## Problem to work on
Look through the material below for "handed". Copy every line that contains it.

· · · · ·

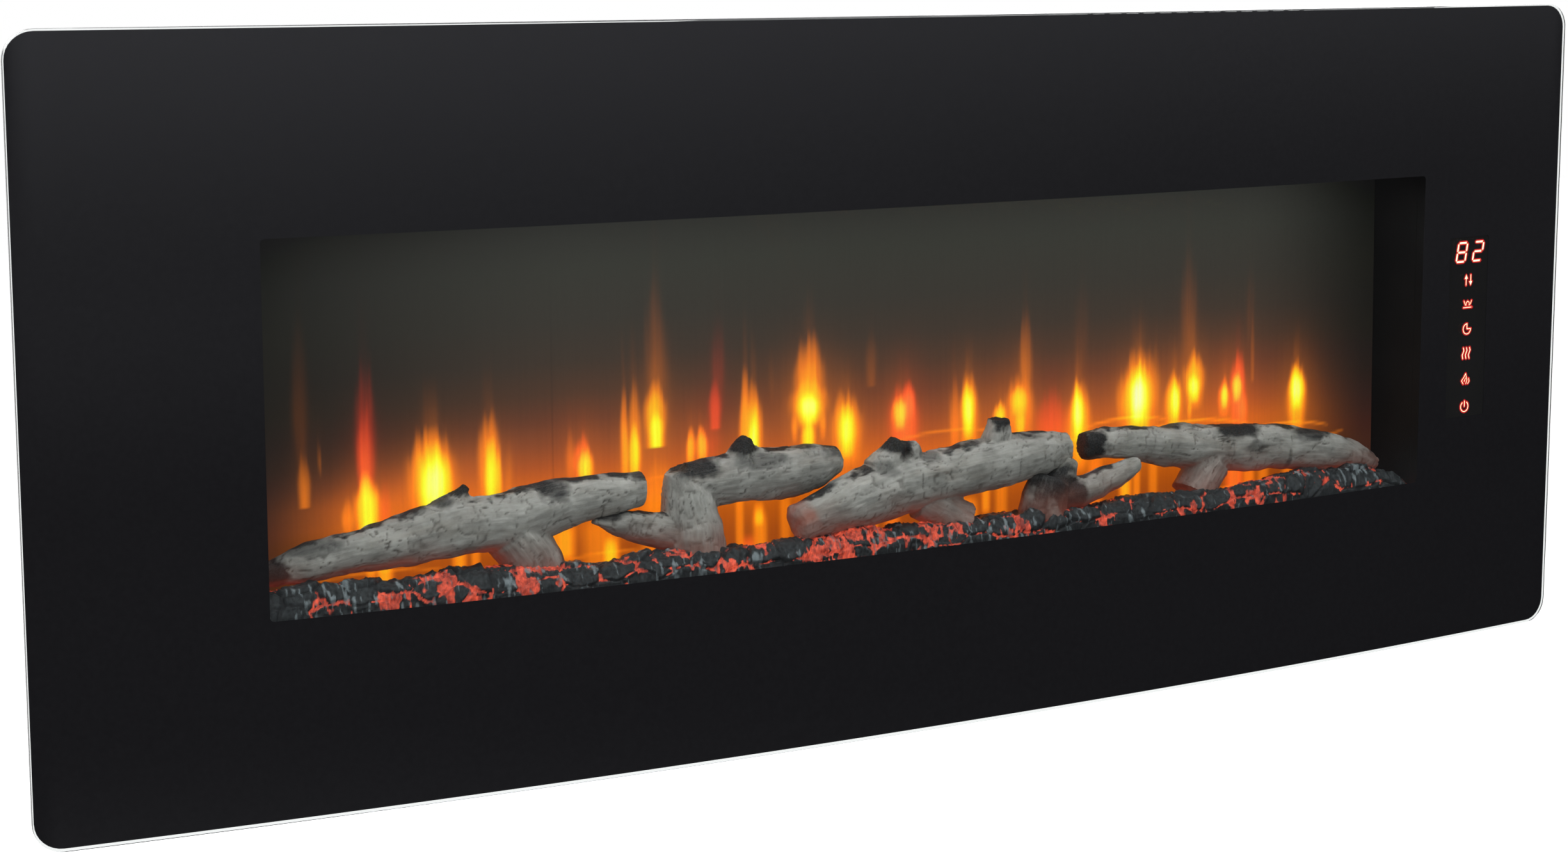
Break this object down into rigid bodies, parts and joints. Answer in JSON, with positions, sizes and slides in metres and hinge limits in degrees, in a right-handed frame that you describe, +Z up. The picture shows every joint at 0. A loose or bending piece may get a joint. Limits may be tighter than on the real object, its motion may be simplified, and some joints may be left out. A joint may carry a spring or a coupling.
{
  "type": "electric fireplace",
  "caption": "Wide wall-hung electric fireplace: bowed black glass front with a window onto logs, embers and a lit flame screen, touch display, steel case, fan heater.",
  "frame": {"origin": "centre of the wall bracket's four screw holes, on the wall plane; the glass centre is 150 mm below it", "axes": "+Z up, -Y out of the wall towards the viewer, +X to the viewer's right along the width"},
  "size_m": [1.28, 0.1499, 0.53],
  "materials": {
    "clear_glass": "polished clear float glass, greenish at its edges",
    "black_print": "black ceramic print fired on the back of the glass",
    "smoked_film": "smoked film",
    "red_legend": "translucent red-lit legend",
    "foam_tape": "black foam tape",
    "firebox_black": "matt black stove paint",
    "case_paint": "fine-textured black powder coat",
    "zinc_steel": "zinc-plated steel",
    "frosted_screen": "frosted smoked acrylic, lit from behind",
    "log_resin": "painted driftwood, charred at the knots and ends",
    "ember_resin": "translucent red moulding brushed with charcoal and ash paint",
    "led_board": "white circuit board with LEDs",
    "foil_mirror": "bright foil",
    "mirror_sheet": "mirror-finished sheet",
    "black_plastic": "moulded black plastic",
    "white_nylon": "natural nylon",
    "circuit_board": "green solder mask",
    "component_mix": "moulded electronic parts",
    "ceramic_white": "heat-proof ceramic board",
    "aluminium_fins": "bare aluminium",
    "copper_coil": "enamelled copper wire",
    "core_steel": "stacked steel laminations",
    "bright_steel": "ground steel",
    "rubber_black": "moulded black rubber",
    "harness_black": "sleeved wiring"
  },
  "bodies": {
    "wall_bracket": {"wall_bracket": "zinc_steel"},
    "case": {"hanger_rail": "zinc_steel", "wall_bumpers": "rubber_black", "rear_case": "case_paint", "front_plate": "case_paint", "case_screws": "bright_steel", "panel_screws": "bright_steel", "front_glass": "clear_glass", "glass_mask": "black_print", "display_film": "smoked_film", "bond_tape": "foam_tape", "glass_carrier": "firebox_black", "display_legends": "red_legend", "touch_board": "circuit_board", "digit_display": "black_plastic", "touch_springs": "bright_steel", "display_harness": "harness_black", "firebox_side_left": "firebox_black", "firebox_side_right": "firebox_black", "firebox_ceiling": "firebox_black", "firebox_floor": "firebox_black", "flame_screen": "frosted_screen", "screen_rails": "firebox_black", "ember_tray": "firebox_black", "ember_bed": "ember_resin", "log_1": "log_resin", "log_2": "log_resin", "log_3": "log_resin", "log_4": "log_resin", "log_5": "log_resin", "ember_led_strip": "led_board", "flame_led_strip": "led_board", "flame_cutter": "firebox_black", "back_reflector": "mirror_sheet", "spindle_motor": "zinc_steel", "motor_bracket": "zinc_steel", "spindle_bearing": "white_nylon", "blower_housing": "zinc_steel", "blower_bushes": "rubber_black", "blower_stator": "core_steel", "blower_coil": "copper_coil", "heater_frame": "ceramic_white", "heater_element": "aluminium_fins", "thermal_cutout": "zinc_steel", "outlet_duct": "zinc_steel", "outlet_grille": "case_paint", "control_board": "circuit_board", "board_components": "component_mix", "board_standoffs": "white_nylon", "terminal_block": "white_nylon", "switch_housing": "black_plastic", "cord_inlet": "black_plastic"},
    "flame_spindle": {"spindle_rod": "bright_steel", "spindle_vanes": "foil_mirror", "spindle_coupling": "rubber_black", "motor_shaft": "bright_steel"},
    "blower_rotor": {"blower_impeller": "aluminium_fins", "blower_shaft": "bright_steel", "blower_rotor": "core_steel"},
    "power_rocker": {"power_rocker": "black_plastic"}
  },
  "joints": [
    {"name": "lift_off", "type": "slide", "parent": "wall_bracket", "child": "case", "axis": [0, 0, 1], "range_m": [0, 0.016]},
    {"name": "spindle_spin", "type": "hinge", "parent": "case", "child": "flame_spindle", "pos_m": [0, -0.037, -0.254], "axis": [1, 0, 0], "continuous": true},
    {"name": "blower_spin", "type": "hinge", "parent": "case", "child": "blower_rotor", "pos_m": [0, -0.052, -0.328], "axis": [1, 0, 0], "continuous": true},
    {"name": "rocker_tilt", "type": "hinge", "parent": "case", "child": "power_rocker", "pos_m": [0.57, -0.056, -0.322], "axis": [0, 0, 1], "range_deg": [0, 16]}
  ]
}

· · · · ·

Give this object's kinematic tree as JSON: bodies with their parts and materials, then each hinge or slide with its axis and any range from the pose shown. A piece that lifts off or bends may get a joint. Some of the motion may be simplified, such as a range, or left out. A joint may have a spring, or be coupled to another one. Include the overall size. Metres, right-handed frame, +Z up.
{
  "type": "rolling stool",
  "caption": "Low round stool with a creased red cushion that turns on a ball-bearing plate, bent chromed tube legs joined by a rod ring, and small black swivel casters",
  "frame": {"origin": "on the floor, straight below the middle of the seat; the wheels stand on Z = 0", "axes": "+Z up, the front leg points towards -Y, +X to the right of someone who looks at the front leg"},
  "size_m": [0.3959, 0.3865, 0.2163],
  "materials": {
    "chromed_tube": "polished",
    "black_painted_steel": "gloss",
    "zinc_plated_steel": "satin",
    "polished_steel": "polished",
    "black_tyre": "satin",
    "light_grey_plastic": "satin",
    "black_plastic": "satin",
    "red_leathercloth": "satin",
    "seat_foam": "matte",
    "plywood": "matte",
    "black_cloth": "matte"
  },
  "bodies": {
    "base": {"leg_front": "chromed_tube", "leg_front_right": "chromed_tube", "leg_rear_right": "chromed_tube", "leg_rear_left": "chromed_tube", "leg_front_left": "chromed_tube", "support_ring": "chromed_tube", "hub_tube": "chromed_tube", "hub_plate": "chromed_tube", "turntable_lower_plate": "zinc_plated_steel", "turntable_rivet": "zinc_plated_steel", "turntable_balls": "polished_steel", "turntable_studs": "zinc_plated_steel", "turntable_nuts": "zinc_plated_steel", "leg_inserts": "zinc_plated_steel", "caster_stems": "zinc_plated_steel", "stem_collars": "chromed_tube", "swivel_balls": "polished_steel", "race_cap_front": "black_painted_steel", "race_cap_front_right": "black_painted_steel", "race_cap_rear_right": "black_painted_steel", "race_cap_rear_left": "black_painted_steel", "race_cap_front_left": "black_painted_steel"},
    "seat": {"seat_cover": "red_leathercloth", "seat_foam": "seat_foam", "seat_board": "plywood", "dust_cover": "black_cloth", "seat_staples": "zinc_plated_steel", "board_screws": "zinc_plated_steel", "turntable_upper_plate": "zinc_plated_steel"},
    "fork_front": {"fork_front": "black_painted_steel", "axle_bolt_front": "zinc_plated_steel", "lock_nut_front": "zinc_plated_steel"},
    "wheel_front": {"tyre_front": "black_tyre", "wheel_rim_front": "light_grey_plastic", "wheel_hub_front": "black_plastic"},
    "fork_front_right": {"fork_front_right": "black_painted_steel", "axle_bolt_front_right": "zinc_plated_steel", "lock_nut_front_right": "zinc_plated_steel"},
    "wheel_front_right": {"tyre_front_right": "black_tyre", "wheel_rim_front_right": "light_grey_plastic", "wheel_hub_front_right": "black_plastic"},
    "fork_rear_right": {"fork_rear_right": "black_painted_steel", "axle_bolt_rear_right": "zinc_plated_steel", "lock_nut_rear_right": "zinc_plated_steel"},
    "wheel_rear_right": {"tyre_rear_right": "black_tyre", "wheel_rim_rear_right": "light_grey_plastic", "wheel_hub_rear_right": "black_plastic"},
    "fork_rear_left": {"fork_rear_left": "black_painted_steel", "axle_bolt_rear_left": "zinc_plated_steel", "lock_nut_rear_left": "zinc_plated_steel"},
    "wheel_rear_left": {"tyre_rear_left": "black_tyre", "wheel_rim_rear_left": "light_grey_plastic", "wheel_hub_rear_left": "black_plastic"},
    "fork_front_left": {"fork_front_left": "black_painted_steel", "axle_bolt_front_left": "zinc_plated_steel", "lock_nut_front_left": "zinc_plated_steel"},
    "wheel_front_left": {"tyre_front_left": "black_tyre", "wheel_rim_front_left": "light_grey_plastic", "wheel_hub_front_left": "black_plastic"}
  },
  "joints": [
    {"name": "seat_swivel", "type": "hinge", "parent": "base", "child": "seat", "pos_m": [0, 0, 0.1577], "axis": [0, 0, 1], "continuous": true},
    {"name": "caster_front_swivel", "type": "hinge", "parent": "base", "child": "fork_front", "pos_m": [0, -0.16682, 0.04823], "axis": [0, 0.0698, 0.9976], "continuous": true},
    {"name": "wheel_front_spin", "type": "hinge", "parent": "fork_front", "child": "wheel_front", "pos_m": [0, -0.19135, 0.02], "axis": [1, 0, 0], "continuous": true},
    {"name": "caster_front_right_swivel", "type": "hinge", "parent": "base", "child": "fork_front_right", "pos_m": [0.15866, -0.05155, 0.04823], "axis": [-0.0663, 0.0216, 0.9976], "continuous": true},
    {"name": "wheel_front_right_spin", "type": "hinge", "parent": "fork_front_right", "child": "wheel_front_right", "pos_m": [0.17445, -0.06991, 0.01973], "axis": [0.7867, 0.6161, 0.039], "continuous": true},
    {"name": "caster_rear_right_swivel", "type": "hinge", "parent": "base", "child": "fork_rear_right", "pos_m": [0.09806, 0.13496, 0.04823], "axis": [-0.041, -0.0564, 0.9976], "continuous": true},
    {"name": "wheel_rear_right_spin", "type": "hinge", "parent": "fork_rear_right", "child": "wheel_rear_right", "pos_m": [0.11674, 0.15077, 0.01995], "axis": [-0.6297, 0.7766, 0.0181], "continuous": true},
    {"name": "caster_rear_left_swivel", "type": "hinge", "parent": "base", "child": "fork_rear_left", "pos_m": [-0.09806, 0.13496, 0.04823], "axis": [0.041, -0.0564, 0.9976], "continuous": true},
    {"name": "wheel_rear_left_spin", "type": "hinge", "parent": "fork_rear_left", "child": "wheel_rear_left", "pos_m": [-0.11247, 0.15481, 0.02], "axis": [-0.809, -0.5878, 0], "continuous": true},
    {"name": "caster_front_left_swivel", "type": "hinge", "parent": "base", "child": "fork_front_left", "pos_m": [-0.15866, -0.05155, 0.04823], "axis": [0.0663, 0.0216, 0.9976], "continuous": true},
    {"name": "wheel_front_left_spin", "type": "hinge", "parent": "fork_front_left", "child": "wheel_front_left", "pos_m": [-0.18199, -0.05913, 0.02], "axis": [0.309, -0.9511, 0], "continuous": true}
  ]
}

· · · · ·

## Solved problem
Break this object down into rigid bodies, parts and joints. Answer in JSON, with positions, sizes and slides in metres and hinge limits in degrees, in a right-handed frame that you describe, +Z up. The picture shows every joint at 0. A loose or bending piece may get a joint. Limits may be tighter than on the real object, its motion may be simplified, and some joints may be left out. A joint may carry a spring or a coupling.
Give this object's kinematic tree as JSON: bodies with their parts and materials, then each hinge or slide with its axis and any range from the pose shown. A piece that lifts off or bends may get a joint. Some of the motion may be simplified, such as a range, or left out. A joint may have a spring, or be coupled to another one. Include the overall size. Metres, right-handed frame, +Z up.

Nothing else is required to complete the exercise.